2020-09-01

●『ねらわれた学園』(大林宣彦)を観た(U-NEXTで)。81年の公開当時、この映画が大好きだったのだが、今回は途中でかなり退屈しててしまった(大林宣彦とは合わなかったのか、薬師丸ひろ子の扱いが---小林聡美原田知世とくらべて---ちょっとぞんざいではないかかと感じてしまった)。中学時代の自分がこの映画を好きだったのは、大林映画でも特に濃厚に素人っぽいノリが前面にでていて、そこに解放感をみていたからだと思う。

たとえば他の(商業映画の)初期作品、『HOUSE』や『金田一耕助の冒険』も、素人ノリともいえる遊戯性に溢れているのだけど、これらの作品にはギュッと詰まった凝縮性がある。
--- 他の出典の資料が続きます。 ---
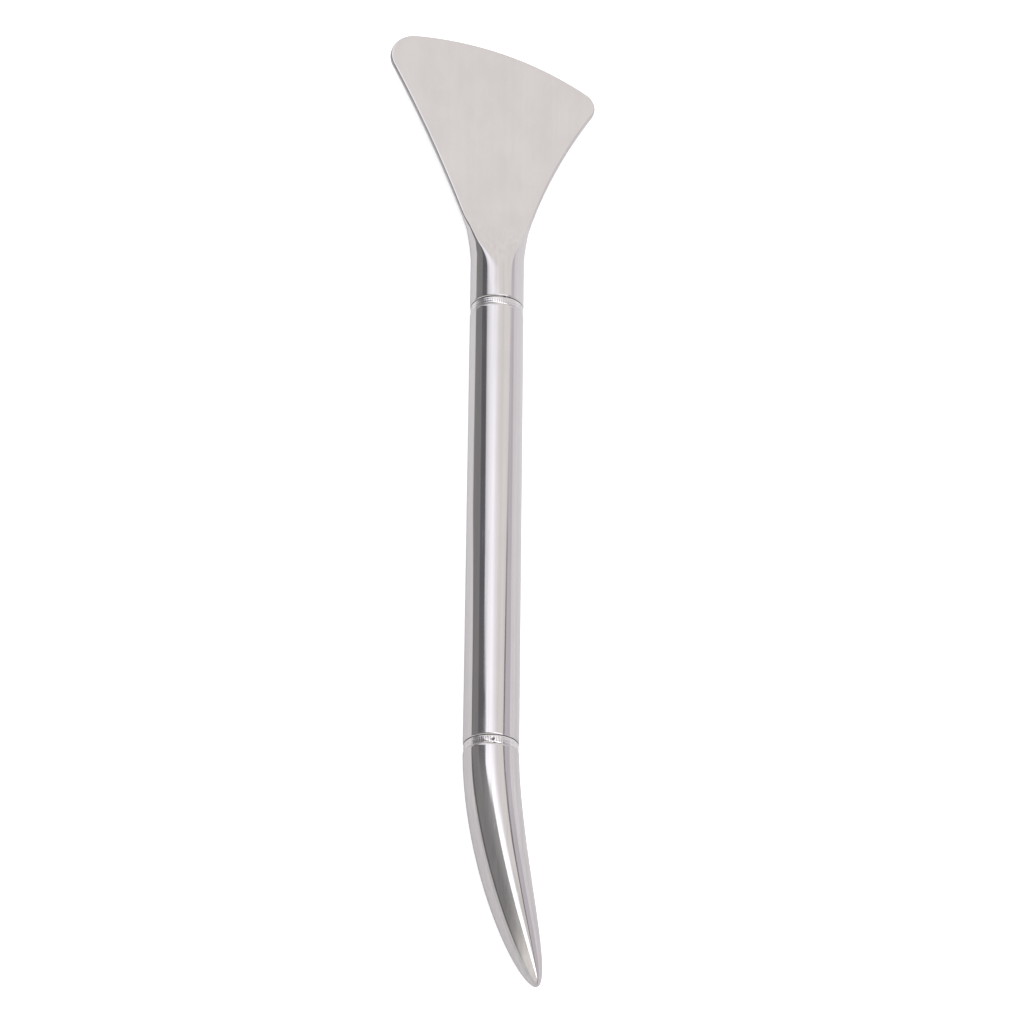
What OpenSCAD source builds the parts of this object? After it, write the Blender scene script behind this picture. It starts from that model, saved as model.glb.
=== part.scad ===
// Double-ended sculpting spatula, all stainless steel: a fan-shaped blade, a tube handle
// and a curved horn, joined by two welds. The tool lies flat along Y with its blade at +Y,
// the tube resting on z = 0, and the origin under the middle of its overall box.

/* [Handle] */
// Outside diameter of the tube, also of the neck and of the horn's root
handle_d = 10; // [8:0.5:12]
// Wall thickness of the tube
handle_wall = 1; // [0.8:0.1:1.5]
// Length of the tube
handle_len = 86; // [70:1:110]
// Small bevel on each rim that faces a weld
rim_bevel = 0.25; // [0.1:0.05:0.4]

/* [Welds] */
// Width of the welded gap between the tube and each head
weld_w = 1.7; // [1.2:0.1:2.5]
// How far the crown of the weld lies below the tube's surface
weld_sunk = 0.2; // [0.1:0.05:0.4]
// How much deeper the weld is at its edges than at its crown
weld_crown = 0.15; // [0.05:0.05:0.3]
// Length of the spigot that each head pushes into the tube
spigot_len = 14; // [8:1:25]
// Gap between a spigot and the tube's bore, on the radius
spigot_gap = 0.05; // [0.02:0.01:0.1]

/* [Blade] */
// Length of the round neck before the two flats begin
neck_len = 5.5; // [3:0.5:7.5]
// Length of the S-curve in which the flats thin the neck down to the plate
ramp_len = 15; // [12:0.5:20]
// Thickness of the plate
plate_t = 1.3; // [1:0.1:2]
// Where along the head the neck starts to widen
swell_at = 10; // [9:0.5:12]
// Where along the head the plate starts to fan out
waist_at = 16.6; // [14:0.1:17]
// How much wider the neck has become there, on each side
waist_swell = 0.85; // [0.6:0.05:1]
// Centre of the high corner, across from the tool's axis and along from the weld
high_corner = [-16.4, 53.6]; // [-30:0.1:60]
// Radius of the high corner
high_r = 4.7; // [3:0.1:5.5]
// Angle between the tool's axis and the edge that runs into the high corner
high_edge_angle = 26.5; // [24:0.1:29]
// Centre of the low corner, across from the tool's axis and along from the weld
low_corner = [14.7, 44.6]; // [-30:0.1:60]
// Radius of the low corner
low_r = 3.6; // [3:0.1:4.5]
// Angle between the tool's axis and the edge that runs into the low corner
low_edge_angle = 33; // [30:0.1:35]
// Radius of the long working edge between the two corners
front_r = 60; // [50:1:90]

/* [Horn] */
// Length of the horn along the tool's axis
horn_len = 42.8; // [35:0.1:55]
// How far the point bends away from the tool's axis
horn_bend = 8.5; // [4:0.1:12]
// How late the bend comes: 1 is a straight slant
bend_power = 1.7; // [1.6:0.1:2.4]
// How late the taper comes: 2 is an ellipse
taper_power = 2.3; // [2:0.1:3]

/* [Smoothness] */
// Rings along the horn
horn_rings = 26; // [16:1:32]
// Sides of each ring of the horn
horn_sides = 40; // [24:4:48]

/* [Hidden] */
handle_r = handle_d / 2;
bore_r = handle_r - handle_wall;
spigot_r = bore_r - spigot_gap;
waist_r = handle_r + waist_swell;
plate_h = plate_t / 2;
tube_end = handle_len / 2;
head_start = tube_end + weld_w;
steel = [0.80, 0.79, 0.79];
bead_steel = [0.60, 0.58, 0.57];
// Spare length by which a cutting shape passes the solid that it trims
over = 1;
// Height of the flats' start above the neck
ramp_start = 0.1;
// Slope of the trumpet that frees the plate beyond the waist, steeper than its edges
flare_slope = 0.9;
flank_steps = 12;
corner_steps = 12;
front_steps = 24;
ramp_steps = 18;
$fn = 96;

// A point at distance r and angle a from c
function polar(c, r, a) = c + r * [cos(a), sin(a)];
function arc(c, r, a0, a1, n) = [for (i = [0 : n]) polar(c, r, a0 + (a1 - a0) * i / n)];
function bezier(a, b, c, n) =
    [for (i = [0 : n]) let (t = i / n) pow(1 - t, 2) * a + 2 * t * (1 - t) * b + t * t * c];

// The side edge from the waist to a corner: a shallow curve that meets the corner's arc
// in line with it. side is -1 for the high corner's side and 1 for the low corner's.
function flank(side, corner, r, angle) =
    let (
        start = [side * waist_r, waist_at],
        stop = corner + r * [side * cos(angle), -sin(angle)],
        along = [side * sin(angle), cos(angle)]
    )
    bezier(start, stop - along * norm(stop - start) / 2, stop, flank_steps);

// Centre of the working edge's arc, which touches both corners' arcs from outside
front_c =
    let (
        gap = low_corner - high_corner,
        d = norm(gap),
        u = gap / d,
        reach = front_r - high_r,
        s = (d * d + pow(reach, 2) - pow(front_r - low_r, 2)) / (2 * d)
    )
    high_corner + s * u + sqrt(reach * reach - s * s) * [u[1], -u[0]];

function heading(v) = atan2(v[1], v[0]);
high_a = heading(high_corner - front_c);
low_a = heading(low_corner - front_c);

high_side = flank(-1, high_corner, high_r, high_edge_angle);
low_side = flank(1, low_corner, low_r, low_edge_angle);
corners_and_front = concat(
    arc(high_corner, high_r, 180 + high_edge_angle, high_a, corner_steps),
    arc(front_c, front_r, high_a, low_a, front_steps),
    arc(low_corner, low_r, low_a, -low_edge_angle, corner_steps)
);

// Half the thickness between the flats at a share x of the ramp. They start a little
// above the neck, so that they never run along its surface.
function ramp_h(x) = plate_h + (handle_r + ramp_start - plate_h) * (1 - x * x * (3 - 2 * x));

// The horn's centre line and radius at a share x of its length
function horn_centre(x) = [horn_bend * pow(x, bend_power), horn_len * x];
function horn_lean(x) = atan(horn_bend / horn_len * bend_power * pow(x, bend_power - 1));
function horn_r(x) = handle_r * sqrt(1 - pow(x, taper_power));

// Rings of the horn from its bevelled rim towards the point, closer together near the point
ring_shares = [for (i = [0 : horn_rings - 1]) sin(90 * i / horn_rings)];
ring_radii = [for (i = [0 : horn_rings - 1]) i == 0 ? handle_r - rim_bevel : horn_r(ring_shares[i])];
horn_points = concat(
    [
        for (i = [0 : horn_rings - 1], k = [0 : horn_sides - 1])
            let (
                c = horn_centre(ring_shares[i]),
                lean = horn_lean(ring_shares[i]),
                q = polar([0, 0], ring_radii[i], 360 * k / horn_sides)
            )
            [c[0] + q[0] * cos(lean), c[1] - q[0] * sin(lean), q[1]]
    ],
    [[horn_bend, horn_len, 0]]
);
horn_faces = let (n = horn_sides, last = (horn_rings - 1) * n) concat(
    [[for (k = [0 : n - 1]) n - 1 - k]],
    [for (i = [0 : horn_rings - 2], k = [0 : n - 1]) [i * n + k, i * n + (k + 1) % n, (i + 1) * n + k]],
    [
        for (i = [0 : horn_rings - 2], k = [0 : n - 1])
            [i * n + (k + 1) % n, (i + 1) * n + (k + 1) % n, (i + 1) * n + k]
    ],
    [for (k = [0 : n - 1]) [last + k, last + (k + 1) % n, last + n]]
);

// The overall box, which fixes the origin
blade_points = concat(high_side, corners_and_front, low_side);
blade_reach = head_start + max([for (p = blade_points) p[1]]);
horn_reach = head_start + max([for (p = horn_points) p[1]]);
middle_x = (max([for (p = blade_points) p[0]]) + min([for (p = blade_points) p[0]])) / 2;
middle_y = (blade_reach - horn_reach) / 2;

// Puts a shape that stands on the tool's axis, drawn along +Y from the tube's middle,
// into the part's frame
module placed() {
    translate([-middle_x, -middle_y, handle_r]) children();
}

// Turns a shape drawn upwards along Z so that it runs along +Y
module along_axis() {
    rotate([-90, 0, 0]) children();
}

// Solid pin that a head pushes through the weld into the tube, ending inside the head
module spigot() {
    translate([0, -weld_w - spigot_len, 0])
        along_axis() cylinder(h = weld_w + spigot_len + neck_len / 2, r = spigot_r);
}

// Round neck with a bevelled rim that widens to the waist, then opens clear of the plate
module neck_trumpet() {
    far = high_corner[1] + high_r + over;
    along_axis() rotate_extrude() polygon([
        [0, 0],
        [handle_r - rim_bevel, 0],
        [handle_r, rim_bevel],
        [handle_r, swell_at],
        [waist_r, waist_at],
        [waist_r + flare_slope * (far - waist_at), far],
        [0, far]
    ]);
}

// Plan of the head: clear of the neck up to the waist, then the fan's own outline
module blade_plan() {
    wide = waist_r + over;
    polygon(concat(
        [[wide, -over], [-wide, -over], [-wide, waist_at - over]],
        high_side,
        corners_and_front,
        [for (i = [flank_steps : -1 : 0]) low_side[i]],
        [[wide, waist_at - over]]
    ));
}

// Side view of the head: open over the neck, then the two flats down to the plate
module blade_profile() {
    far = high_corner[1] + high_r + over;
    flat = [
        for (i = [0 : ramp_steps])
            let (x = i / ramp_steps) [neck_len + ramp_len * x, ramp_h(x)]
    ];
    upper = concat([[-over, ramp_h(0)]], flat, [[far, plate_h]]);
    lower = [for (i = [len(upper) - 1 : -1 : 0]) [upper[i][0], -upper[i][1]]];
    polygon(concat(upper, lower));
}

// Forged head: neck, flats and plate in one piece, with its spigot
module fan_blade() {
    room = handle_r + 2 * over;
    span = 2 * (high_r - high_corner[0]) + 2 * over;
    color(steel) placed() translate([0, head_start, 0]) {
        intersection() {
            neck_trumpet();
            translate([0, 0, -room]) linear_extrude(2 * room) blade_plan();
            translate([-span / 2, 0, 0]) rotate([90, 0, 90]) linear_extrude(span) blade_profile();
        }
        spigot();
    }
}

// Plain tube, open right through, with a bevel on each rim
module handle_tube() {
    color(steel) placed() along_axis() rotate_extrude() polygon([
        [bore_r, -tube_end],
        [handle_r - rim_bevel, -tube_end],
        [handle_r, rim_bevel - tube_end],
        [handle_r, tube_end - rim_bevel],
        [handle_r - rim_bevel, tube_end],
        [bore_r, tube_end]
    ]);
}

// Ring of weld metal that fills the gap round a spigot, starting at the tube's end
module weld_ring() {
    edge_r = handle_r - rim_bevel - weld_crown;
    crown_r = handle_r - weld_sunk;
    third = weld_w / 3;
    along_axis() rotate_extrude() polygon([
        [spigot_r, 0],
        [edge_r, 0],
        [crown_r, third],
        [crown_r, 2 * third],
        [edge_r, weld_w],
        [spigot_r, weld_w]
    ]);
}

// Weld between the tube and the fan blade
module blade_weld() {
    color(bead_steel) placed() translate([0, tube_end, 0]) weld_ring();
}

// Weld between the tube and the horn
module tip_weld() {
    color(bead_steel) placed() mirror([0, 1, 0]) translate([0, tube_end, 0]) weld_ring();
}

// Solid horn that tapers to a rounded point and bends to +X, with its spigot
module curved_tip() {
    color(steel) placed() mirror([0, 1, 0]) translate([0, head_start, 0]) {
        polyhedron(points = horn_points, faces = horn_faces, convexity = 4);
        spigot();
    }
}

fan_blade();
blade_weld();
handle_tube();
tip_weld();
curved_tip();
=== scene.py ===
import math

import bmesh
import bpy
from mathutils import Matrix, Vector, noise


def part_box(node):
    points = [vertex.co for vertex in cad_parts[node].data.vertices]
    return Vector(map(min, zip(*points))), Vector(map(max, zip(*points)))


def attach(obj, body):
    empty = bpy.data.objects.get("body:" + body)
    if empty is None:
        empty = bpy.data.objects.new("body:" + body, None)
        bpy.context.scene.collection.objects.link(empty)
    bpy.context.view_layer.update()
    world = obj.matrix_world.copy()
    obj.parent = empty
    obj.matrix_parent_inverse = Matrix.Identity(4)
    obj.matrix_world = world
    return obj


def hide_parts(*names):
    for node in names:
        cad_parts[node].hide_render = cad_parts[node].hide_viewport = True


# ---------------------------------------------------------------- frame and driving sizes

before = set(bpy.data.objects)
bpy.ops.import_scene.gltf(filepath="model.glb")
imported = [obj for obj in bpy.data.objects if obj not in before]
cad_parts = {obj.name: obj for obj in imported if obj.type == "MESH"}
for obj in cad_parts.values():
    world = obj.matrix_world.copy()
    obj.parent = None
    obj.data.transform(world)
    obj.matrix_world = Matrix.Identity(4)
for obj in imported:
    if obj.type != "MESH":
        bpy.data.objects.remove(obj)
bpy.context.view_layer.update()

MM = 0.001

tube_low, tube_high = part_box("handle_tube")
weld_low, weld_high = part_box("blade_weld")

AXIS_X = (tube_low.x + tube_high.x) / 2
AXIS_Z = (tube_low.z + tube_high.z) / 2
R = (tube_high.x - tube_low.x) / 2
TUBE_MID = (tube_low.y + tube_high.y) / 2
TUBE_HALF = (tube_high.y - tube_low.y) / 2
WELD_W = weld_high.y - weld_low.y
HEAD_START = TUBE_HALF + WELD_W            # from the tube's middle to either head
WALL = 1 * MM
SPIGOT_GAP = 0.05 * MM
SPIGOT_R = R - WALL - SPIGOT_GAP
SPIGOT_IN = 14 * MM
RIM = 0.12 * MM                            # depth of the round on each rim beside a weld
RIM_LEN = 0.3 * MM                         # its length along the tool
RIM_GUARD = 0.06 * MM                      # keeps the rim's shading off the side behind it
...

一方、『ねらわれた学園』は、それらの作品と比べて遊戯性は薄いように感じられる。やりたい放題やっているというより、ある程度ちゃんと物語を語らないといけないという感じで(とはいえ、物語を語ろうとする意識もそれほどちゃんとはしていなくて)、中途半端で、ゆるい感じになっている。でも、そのゆるい、スカスカな感じが、詰め込み放題に詰め込んでいる『HOUSE』や『金田一耕助の冒険』よりも隙間があっていいように感じていたのだと思う。
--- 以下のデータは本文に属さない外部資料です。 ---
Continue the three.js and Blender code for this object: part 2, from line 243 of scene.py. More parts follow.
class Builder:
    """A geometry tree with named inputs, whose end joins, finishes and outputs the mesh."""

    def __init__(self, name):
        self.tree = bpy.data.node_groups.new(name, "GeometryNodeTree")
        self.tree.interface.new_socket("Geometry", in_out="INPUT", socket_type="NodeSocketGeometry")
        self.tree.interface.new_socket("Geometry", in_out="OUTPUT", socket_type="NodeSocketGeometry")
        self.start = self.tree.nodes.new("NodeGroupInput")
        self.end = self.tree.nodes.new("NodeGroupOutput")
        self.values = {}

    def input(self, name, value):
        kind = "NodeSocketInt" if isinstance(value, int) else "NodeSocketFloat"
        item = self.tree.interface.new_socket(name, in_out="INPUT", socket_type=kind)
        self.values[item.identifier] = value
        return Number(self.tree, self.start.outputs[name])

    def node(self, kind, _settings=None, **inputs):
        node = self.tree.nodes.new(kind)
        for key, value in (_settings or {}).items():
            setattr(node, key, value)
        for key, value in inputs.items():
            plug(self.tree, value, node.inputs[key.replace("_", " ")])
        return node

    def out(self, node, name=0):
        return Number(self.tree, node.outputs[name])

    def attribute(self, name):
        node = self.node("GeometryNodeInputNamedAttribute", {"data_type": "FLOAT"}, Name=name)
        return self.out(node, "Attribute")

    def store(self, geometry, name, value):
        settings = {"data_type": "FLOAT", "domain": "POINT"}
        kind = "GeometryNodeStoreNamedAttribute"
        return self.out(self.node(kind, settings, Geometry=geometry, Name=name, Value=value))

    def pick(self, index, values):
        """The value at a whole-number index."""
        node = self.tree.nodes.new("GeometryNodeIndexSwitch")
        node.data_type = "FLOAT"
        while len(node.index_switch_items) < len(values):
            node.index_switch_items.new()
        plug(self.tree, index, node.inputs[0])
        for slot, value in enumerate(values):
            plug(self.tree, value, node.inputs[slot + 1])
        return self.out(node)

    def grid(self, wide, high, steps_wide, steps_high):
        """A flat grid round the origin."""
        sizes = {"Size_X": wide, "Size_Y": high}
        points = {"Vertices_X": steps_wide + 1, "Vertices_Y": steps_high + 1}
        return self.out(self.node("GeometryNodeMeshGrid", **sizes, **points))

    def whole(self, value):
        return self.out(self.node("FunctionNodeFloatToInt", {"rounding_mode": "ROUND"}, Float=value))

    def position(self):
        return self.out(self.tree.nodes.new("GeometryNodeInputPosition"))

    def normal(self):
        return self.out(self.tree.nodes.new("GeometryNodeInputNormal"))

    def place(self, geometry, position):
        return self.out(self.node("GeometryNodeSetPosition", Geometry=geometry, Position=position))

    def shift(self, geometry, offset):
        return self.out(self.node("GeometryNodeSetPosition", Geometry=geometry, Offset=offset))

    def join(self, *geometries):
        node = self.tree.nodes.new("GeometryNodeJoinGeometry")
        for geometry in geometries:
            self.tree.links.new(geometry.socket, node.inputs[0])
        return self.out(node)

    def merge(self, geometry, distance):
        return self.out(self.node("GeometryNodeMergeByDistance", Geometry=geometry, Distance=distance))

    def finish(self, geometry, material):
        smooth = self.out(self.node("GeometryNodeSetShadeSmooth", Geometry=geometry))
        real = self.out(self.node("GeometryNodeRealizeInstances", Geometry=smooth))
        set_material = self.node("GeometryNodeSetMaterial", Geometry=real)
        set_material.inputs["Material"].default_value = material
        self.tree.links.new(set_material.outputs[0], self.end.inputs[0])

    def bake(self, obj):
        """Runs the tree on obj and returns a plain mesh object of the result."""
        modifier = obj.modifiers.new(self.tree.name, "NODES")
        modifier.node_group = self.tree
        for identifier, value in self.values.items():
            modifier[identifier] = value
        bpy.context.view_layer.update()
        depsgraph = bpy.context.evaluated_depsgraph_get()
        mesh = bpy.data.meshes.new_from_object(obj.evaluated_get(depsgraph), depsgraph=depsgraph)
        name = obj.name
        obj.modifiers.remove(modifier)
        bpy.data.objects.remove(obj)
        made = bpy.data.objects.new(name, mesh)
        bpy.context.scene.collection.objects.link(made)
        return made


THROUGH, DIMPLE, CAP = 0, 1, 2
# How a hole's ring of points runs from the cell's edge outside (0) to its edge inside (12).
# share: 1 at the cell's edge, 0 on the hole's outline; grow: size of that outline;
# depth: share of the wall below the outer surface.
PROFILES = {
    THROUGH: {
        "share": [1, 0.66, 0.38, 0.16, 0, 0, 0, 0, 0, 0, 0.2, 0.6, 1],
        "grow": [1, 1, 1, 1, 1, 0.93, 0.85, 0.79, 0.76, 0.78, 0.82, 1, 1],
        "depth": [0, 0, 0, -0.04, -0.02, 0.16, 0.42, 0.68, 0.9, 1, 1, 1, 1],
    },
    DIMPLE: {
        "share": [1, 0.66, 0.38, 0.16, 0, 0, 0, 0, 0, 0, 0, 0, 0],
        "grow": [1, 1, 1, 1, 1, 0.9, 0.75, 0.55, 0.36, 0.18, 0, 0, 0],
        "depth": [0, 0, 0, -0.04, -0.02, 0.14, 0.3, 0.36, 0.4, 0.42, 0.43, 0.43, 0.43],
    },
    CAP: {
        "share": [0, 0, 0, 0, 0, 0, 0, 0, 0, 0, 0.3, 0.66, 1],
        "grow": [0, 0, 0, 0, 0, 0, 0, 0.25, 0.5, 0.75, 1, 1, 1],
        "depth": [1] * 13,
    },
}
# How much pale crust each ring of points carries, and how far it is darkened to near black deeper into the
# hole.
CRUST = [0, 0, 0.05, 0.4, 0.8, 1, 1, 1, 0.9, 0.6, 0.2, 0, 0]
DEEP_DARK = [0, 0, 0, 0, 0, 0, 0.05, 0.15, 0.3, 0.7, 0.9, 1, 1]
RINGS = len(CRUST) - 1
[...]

それと、『ねらわれた学園』には、当時の大林宣彦の人脈や趣味を感じさせる、プロの俳優ではない関係者のような人(素人)が沢山出演している。原作者(眉村卓)や監督自身やプロデューサー(角川春樹)だけでなく、監督の娘の大林千茱萸、当時自主映画の監督であり女優でもあった三留まゆみ映画作家で監督の仲間でもある高林陽一、映画監督の小谷承靖藤田敏八、映画評論家の松田政男、そして現在はヴィジュアリストと名乗っている(当時、新進の自主映画作家であった)手塚眞には、チョイ役とは言えないかなり重要な役が与えられている。つまり、仲間内の内輪ノリの気配が濃厚にある。

邦画としては大メジャーであるはずの、薬師丸ひろ子主演の角川映画を、悪ふざけのようにして内輪ノリで塗りつぶす。当時、この映画から感じた解放感の多くはここから来ていたように思う。そしてこの感じは、この映画に限らず、八十年代初頭に新鮮に思えた多くの作品(文化的産物)に共通したものだと思う。この時期、内輪ノリこそが革命的であるように感じられた。ただ、内輪ノリこそが革命的だと感じられた時代はそう長くはつづかない。当然だが、内輪ノリとは実は癒着であり、最悪の権力構造を生むことがある。

(このような内輪ノリと、同じ俳優やスタッフと長く仕事をつづけることとでは、微妙だが大きく違うように思う。)

八十年代に十代だったぼくの体感では、八十年代は前半と後半とではまったく異なる世界であったように思われる。八十四年までのバブル前夜に希望として感じられたものが、八十五年以降のバブル期になると、次々と失望へと反転してあらわれるようになった感じ。